A Personalised Training Ground
The real game-changer is how candidates are using these tools. Instead of generic advice, they get a personalised coaching session. AI can be prompted to act as an interviewer, asking questions one by one and waiting for a response. Job seekers can practice articulating their answers, either by typing or speaking, and then receive instant feedback. A popular technique is to ask the AI to help refine stories using the STAR method (Situation, Task, Action, Result), ensuring their responses are structured and impactful. These tools can also summarise dense company reports or recent news, equipping candidates with insightful questions to ask their interviewers and demonstrating a deeper level of engagement. The result is a level of preparation that was once only available through expensive career coaches.

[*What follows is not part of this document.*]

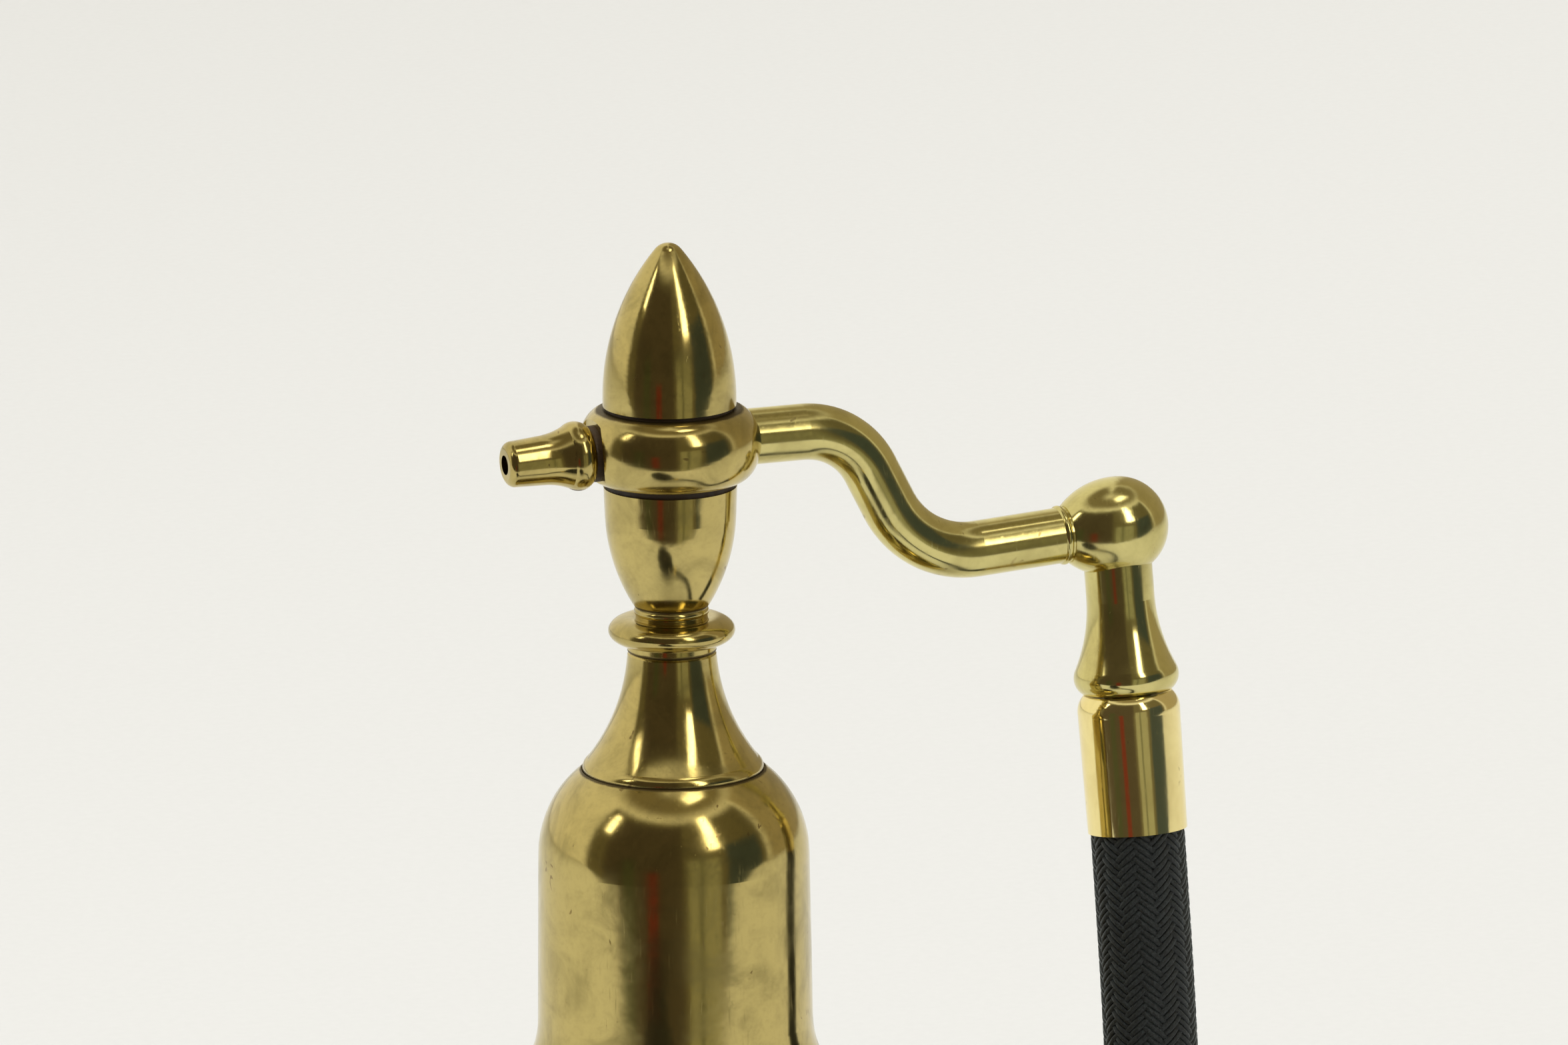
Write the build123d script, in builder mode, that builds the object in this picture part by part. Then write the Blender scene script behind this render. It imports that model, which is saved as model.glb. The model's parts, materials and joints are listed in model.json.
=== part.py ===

The Double-Edged Sword of Confidence
The most significant benefit reported by users is a dramatic boost in confidence. Walking into an interview feeling thoroughly prepared can reduce anxiety and allow a candidate’s true personality to shine. By rehearsing talking points and simulating the conversation, job seekers feel more grounded and adaptable, ready to handle unexpected questions. However, this is where the habit becomes a double-edged sword. There is a fine line between being prepared and sounding like a script. Recruiters are increasingly reporting interviews where candidates' answers are too polished, filled with keywords but lacking any genuine reflection or personality. This 'authenticity trap' is the biggest risk of over-relying on AI.
What Recruiters Are Seeing
From the other side of the table, hiring managers are also adapting. Many companies now use AI to screen resumes and conduct initial interviews, creating a landscape where machines sometimes talk to machines. But when it comes to human-led interviews, recruiters are looking for more than perfect answers. They want to see how a candidate thinks on their feet, solves problems, and fits into the company culture. An answer that sounds like it was read from a second screen is an immediate red flag. Some recruiters are now shifting their interview styles, focusing more on follow-up questions that probe deeper and cannot be easily answered by an AI prompt. The discussion is moving from simply screening for skills to screening for authenticity.
Using AI the Smart Way
The key to leveraging this new habit successfully is to treat AI as a coach, not a crutch. The goal isn't to have AI generate perfect answers for you to memorise, but to use it to refine your own thoughts and stories. Use it to identify the key skills in a job description and brainstorm examples from your own career that demonstrate those skills. Practice speaking your answers out loud to ensure they sound natural and conversational, not robotic. A smart approach is to use the AI to understand the 'what' and 'why' behind interview questions, but the 'how'—the delivery, the personality, the stories—should always be uniquely yours. The AI is a tool to help you think, not a replacement for your thinking.